As weeks went on I kept seeing pink everywhere...and the name I wanted for our precious girl kept popping up randomly in places. I thought it was a premonition...the Lord was giving me a revelation. haha. Ok...so maybe I didn't fully think that...but sounds good. Any who...I began to get severe morning sickness, headaches, food aversions to my favorite foods and then cravings for sour and salty things. I was told this is a sign of carrying a girl. Everywhere I went everyone kept saying..."oh Corey you are glowing...your having a girl." I kept thinking...yes I know. My little girl. I kept telling Nick over the course of several weeks, "it's a girl...I just know it....let's pick out baby names, and pick out nursery room decor." Bless my husband's heart he just kept saying "ok dear". But, I think he was convinced it was a boy this whole time.
So...we both decided on the girl name, we even went and bought a few girly nursery decor items. I had in my mind hair bows that I was going to create, and pinterest projects I was going to craft that involved our little girls name...already pinned and ready to go. Like I said I was fully convinced!! Eventually as weeks progressed and this little space invader of this sacred womb began to take over my heart I started writing to him/HER in a little journal...still referring to it as Little Doe, but was so sure it was a girl in my mind. I had people come up to me at work, and church and asked me, "so have you found out yet...what is it?!" I kept telling them, "oh no, we won't find out, but I know its a girl anyways"...because I had mother's instinct...and that never fails...right??!! lol.
Well the big day approached us at 19 weeks where we got to see our little one, and for the first time our family could see him/HER too. At this check up they wanted to check baby's organs, heart, brain, spine, anatomy and measurements. We could also find out the sex...well confirm it for me, but at this point we did not want to. I was so anxious upon arriving. My stomach had severe butterflies (now that I think of it, it was baby kicking) and I was antsy. They called my name back and all of us...including daddy walked into the room. I got up on the table...got into position....ready to go. The tech put that jelly substance on my belly...plopped the wand down on top and as soon as she did our precious gift was right there for all to see. Everyone fell silent...it was such a sweet moment....he/SHE had grown so much. The little heart was just a beating away...the little limbs were just a moving...even caught baby yawning and suckling in the womb.....

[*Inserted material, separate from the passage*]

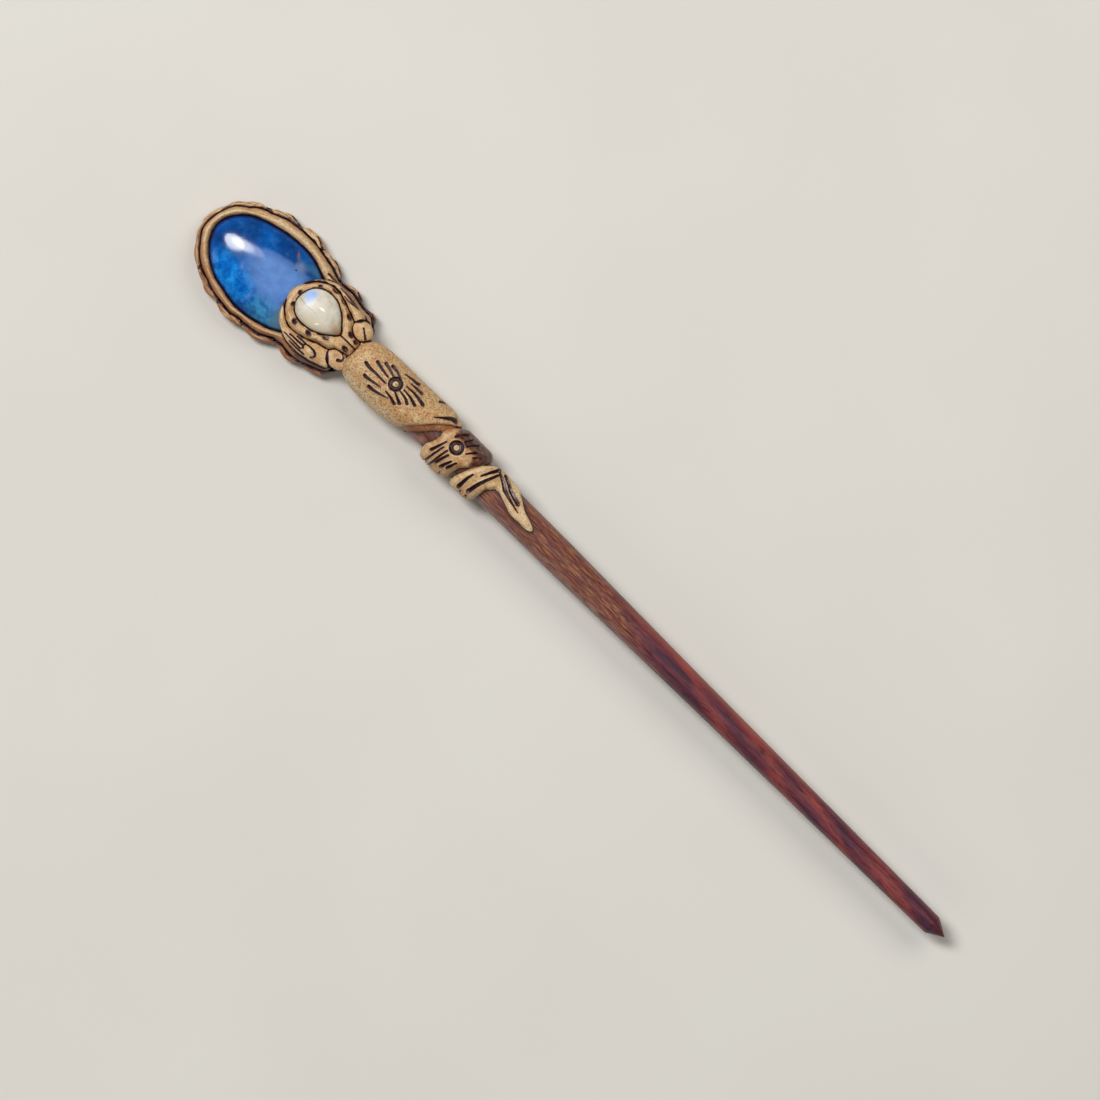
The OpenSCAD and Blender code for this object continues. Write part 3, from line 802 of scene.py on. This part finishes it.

...."My heart was speechless, and so in love."Finally, the technician looked over at me and said, "so do you guys want to know the sex?" I immediately shrieked "yes!!!!" Nick bent down and whispered, "are you sure about this...you have been telling me for the last 15 weeks you didn't want to find out...so your positive you want to know?" I kept saying "yes, yes, please tells us...suspense is killing me!" The technician then began to type up on the screen rather slowly IT'S A.......she paused. We all were on the edge of our seats, wide eyed and bushy tailed....BOY!!! "ahhh....wow....awwwww.....congratulations!!!" Was the sounds and words coming in from the background. I honestly had blocked everyone out and sat their amazed, but shocked at the same time. I leaned up from the table and exclaimed "SO YOU MEAN THIS ISN'T A LITTLE NATALIE?!!?" Technician said..."nope...all BOY!" I have to admit I was speechless for a few moments, I didn't honestly know what to do....the thoughts of pink, princesses, hair bows, ruffles, painted finger nails, baby pageants, and barbie dolls went out the window in seconds....and then...

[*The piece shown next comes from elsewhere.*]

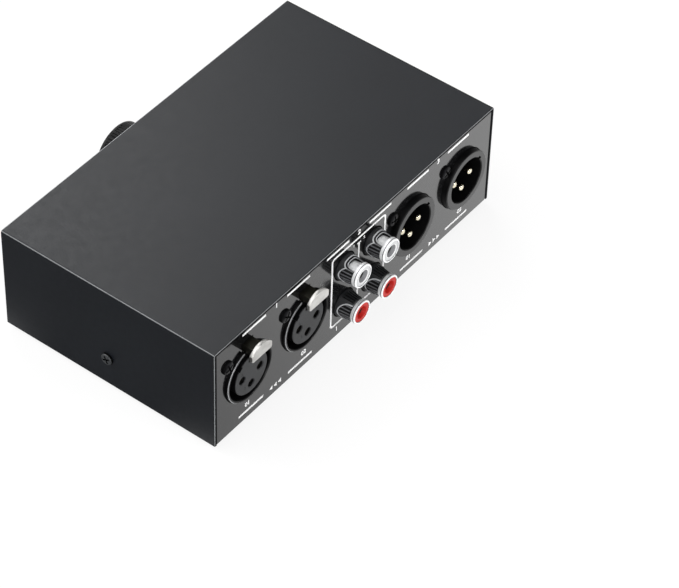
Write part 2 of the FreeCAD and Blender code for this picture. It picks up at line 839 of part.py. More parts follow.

all I could think of was... Beautiful. Oh. You.
With everything Nick and I have been through with failed pregnancies in the past year I was now looking at my healthy, precious baby boy on the screen. Oh shame on me for wanting anything different than what God has so purposely blessed us with!
After the 15 minute initial shock wore off, I was all smiles! My precious BOY! Ahhh...God has away of always stumping me and surprising me at the same time, and nevertheless putting me back in line...with "His ways are not my ways...and He knows the plans He has for me!" We couldn't be more happier and feel so blessed that He entrusted us with such a special gift...girl or not.

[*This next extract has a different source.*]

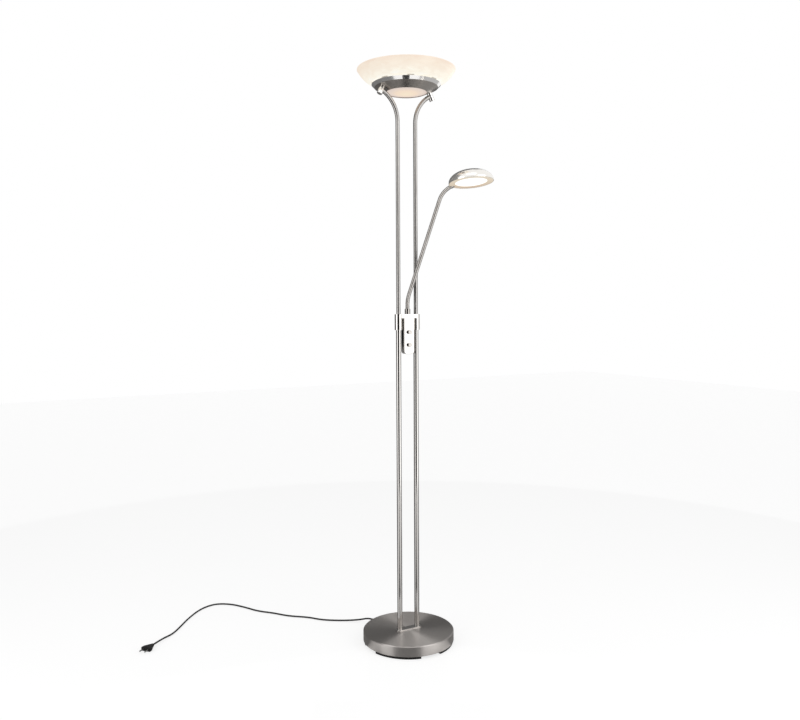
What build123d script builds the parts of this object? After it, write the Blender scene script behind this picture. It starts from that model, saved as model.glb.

"I have already been dreaming and thinking about who and what he will become...a pastor, a lawyer, a teacher, a doctor, a writer...the President lol. Hey...I can dream for my son can't I?!? So excited to hold him, to examine his precious feet, and hands. To gaze upon his cute little nose,ears, and eyes that I just know he will have. I know sincerely in my heart God has big plans for him. My prayers now are continually that God will mold us into Godly parents, to help us set such a firm biblical foundation for him, to love him always, rebuke him with love when necessary, to discipline him with grace, to cherish who he is, to teach him who Christ is, and for him to love the Lord with all his soul, heart, mind and strength. I can't believe it...we are having a baby BOY!!!"So on ending notes...with every kick, and flutter that I feel going on in there from our precious boy I am reminded of God's faithfulness, grace and love. We are thrilled....and I can only see blue everywhere I go...and I couldn't stand the color blue before, but now it's heavenly looking! I am one proud momma...and I know daddy is just as proud and honored to carry on the Travaglini name..and what little bit of Italian heritage he will have left :). Everyone now keeps coming up to me saying..."you look like a boy mom"...lol I just giggle cause even though I sincerely have no idea what a "boy mom" looks like...I do know I am blessed beyond words and so thankful for his little life....so grateful to bear a son. Even though Mary was carrying the sacrificial lamb, the Savior of all mankind, the king of kings, the prince of peace, and God in the flesh in her precious sacred womb...he was still a son to her, and I can feel for her and any mother out there that is carrying a son for the first time. IT'S SO BEAUTIFUL!
& all I can think of when I look down at my expanding belly is... Beautiful. Oh. You.